Restaurants at Revel
500 Boardwalk, Atlantic City, 855-348-0500; (Reservations for all the restaurants are made through this central number) revelresorts.com Self-parking costs $5, free for Revel card holders. Below are the restaurants visited by Craig LaBan.
Lunch and dinner daily
Jose Garces' signature Spanish tapas restaurant is translated faithfully to a vast dining room with live flamenco and a stunning ocean view.
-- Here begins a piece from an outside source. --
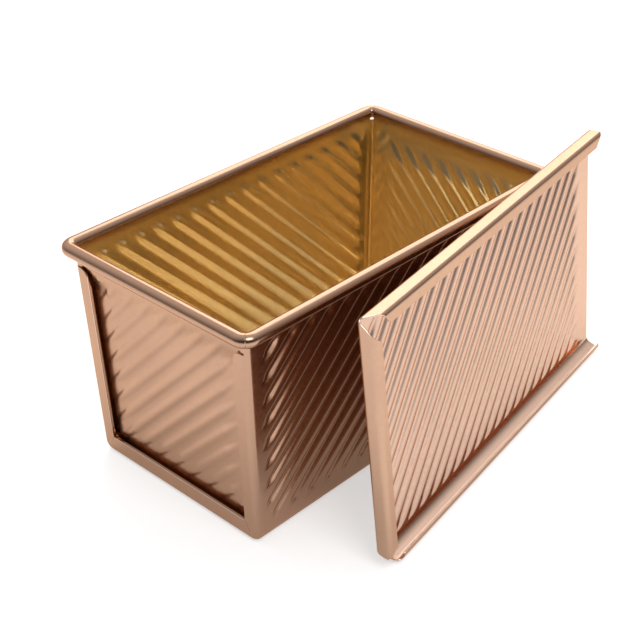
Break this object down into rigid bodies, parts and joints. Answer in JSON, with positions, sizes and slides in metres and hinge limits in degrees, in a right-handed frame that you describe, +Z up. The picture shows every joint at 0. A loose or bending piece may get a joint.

AC's crowded steakhouse field gets a swanky, leather-clad entry from New York Iron Chef Marc Forgione, with stylish updates to the classics with top-notch ingredients – and big ticket prices and some inconsistencies to match.
Azure By Allegretti
You can almost taste the Riviera in the simple but elegant seafood of Alain Allegretti, a Ducasse-alum and owner Manhattan's La Promenade des Anglais, with help from a bright modern room and a picture window vista of the Atlantic.
Central Michel Richard
American bistro classics, from fried chicken to meatloaf, get a crisp French touch from D.C. master Michel Richard, but the uninspired open-to-casino space and bland execution are detractions.
Lunch and dinner daily
Come for the big Belgian beer list, pans of plump mussels and fun rock n' roll decor, but much of the rest of this wide-ranging menu from D.C.'s Robert Wiedmaier was poorly cooked and overpriced.
Entire menu daily. Open until 2 a.m.